_Exercise_
Reproduce precisely the lines of the listing below, starting with the line that contains "obj.data.transform(world)" and stopping after the line that contains "bpy.context.scene.collection.objects.link(rigid_bodies[body])"; include nothing else.

## start

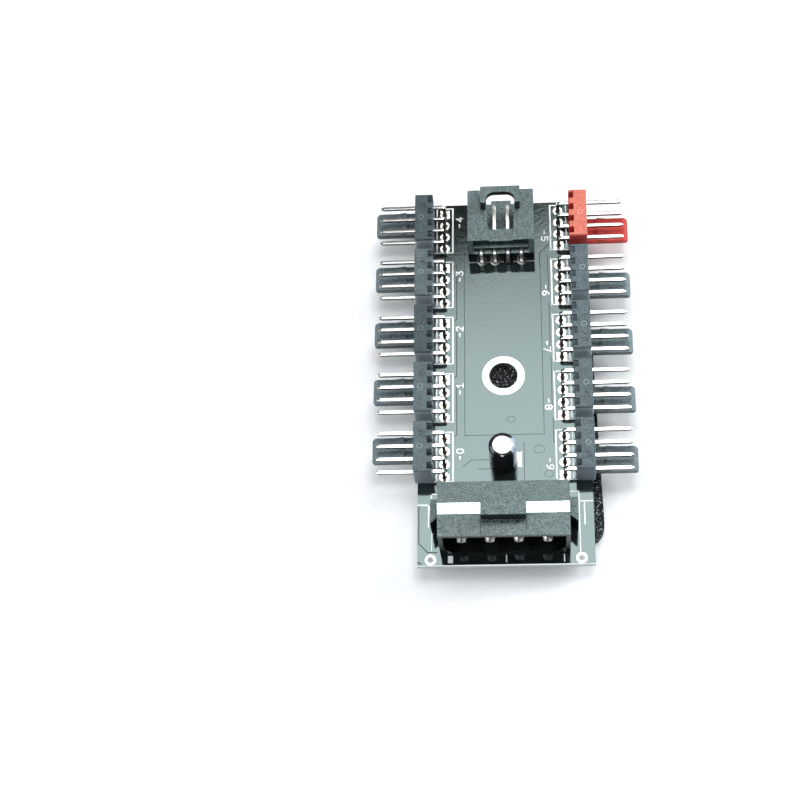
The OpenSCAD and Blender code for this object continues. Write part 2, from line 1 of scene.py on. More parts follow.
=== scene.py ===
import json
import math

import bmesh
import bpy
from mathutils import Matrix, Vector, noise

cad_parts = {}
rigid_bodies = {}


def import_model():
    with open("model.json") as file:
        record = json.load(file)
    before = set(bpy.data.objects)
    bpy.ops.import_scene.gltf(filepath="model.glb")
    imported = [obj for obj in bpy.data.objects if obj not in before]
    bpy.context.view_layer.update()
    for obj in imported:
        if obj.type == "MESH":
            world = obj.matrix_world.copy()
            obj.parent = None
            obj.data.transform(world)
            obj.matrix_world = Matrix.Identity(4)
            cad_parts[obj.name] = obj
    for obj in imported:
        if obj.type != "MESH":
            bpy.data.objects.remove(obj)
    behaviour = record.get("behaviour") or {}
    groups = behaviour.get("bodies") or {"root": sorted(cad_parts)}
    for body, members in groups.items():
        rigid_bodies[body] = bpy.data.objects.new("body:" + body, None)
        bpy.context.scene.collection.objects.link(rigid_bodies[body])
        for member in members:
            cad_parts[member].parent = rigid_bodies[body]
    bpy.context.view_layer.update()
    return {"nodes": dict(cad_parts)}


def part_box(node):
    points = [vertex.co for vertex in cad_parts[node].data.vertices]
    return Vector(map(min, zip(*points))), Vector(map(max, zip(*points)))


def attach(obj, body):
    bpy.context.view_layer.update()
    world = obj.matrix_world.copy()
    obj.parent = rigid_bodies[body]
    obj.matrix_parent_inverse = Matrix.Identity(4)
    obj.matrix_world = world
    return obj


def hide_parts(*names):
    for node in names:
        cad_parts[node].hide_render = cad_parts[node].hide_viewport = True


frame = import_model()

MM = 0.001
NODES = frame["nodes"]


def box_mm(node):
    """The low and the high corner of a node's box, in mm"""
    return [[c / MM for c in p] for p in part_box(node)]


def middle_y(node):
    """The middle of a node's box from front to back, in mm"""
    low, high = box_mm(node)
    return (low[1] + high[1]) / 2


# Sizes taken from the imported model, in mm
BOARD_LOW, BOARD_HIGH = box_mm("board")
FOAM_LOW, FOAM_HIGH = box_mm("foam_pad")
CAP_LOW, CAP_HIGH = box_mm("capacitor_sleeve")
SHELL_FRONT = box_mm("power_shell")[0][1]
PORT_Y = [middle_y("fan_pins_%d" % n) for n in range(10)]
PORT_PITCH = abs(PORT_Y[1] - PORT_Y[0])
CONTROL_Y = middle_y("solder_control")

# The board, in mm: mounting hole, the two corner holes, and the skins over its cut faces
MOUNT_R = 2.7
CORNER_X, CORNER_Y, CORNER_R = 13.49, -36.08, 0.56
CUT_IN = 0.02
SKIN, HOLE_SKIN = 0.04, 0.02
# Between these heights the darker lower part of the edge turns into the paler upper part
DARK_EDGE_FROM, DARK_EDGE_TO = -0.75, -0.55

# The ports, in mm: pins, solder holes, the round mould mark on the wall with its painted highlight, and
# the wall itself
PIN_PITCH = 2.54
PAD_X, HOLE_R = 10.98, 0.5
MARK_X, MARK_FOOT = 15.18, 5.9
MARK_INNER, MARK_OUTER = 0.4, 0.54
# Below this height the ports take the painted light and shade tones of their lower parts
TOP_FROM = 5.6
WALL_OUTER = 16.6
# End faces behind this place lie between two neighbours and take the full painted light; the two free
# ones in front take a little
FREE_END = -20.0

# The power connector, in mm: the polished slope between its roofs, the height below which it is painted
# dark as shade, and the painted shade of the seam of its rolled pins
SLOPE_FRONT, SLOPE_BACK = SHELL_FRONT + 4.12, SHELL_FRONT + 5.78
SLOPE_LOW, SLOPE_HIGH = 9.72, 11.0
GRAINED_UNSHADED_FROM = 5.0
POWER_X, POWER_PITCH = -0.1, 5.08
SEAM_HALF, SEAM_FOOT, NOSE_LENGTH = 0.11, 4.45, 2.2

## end

_Solution for this task_
            obj.data.transform(world)
            obj.matrix_world = Matrix.Identity(4)
            cad_parts[obj.name] = obj
    for obj in imported:
        if obj.type != "MESH":
            bpy.data.objects.remove(obj)
    behaviour = record.get("behaviour") or {}
    groups = behaviour.get("bodies") or {"root": sorted(cad_parts)}
    for body, members in groups.items():
        rigid_bodies[body] = bpy.data.objects.new("body:" + body, None)
        bpy.context.scene.collection.objects.link(rigid_bodies[body])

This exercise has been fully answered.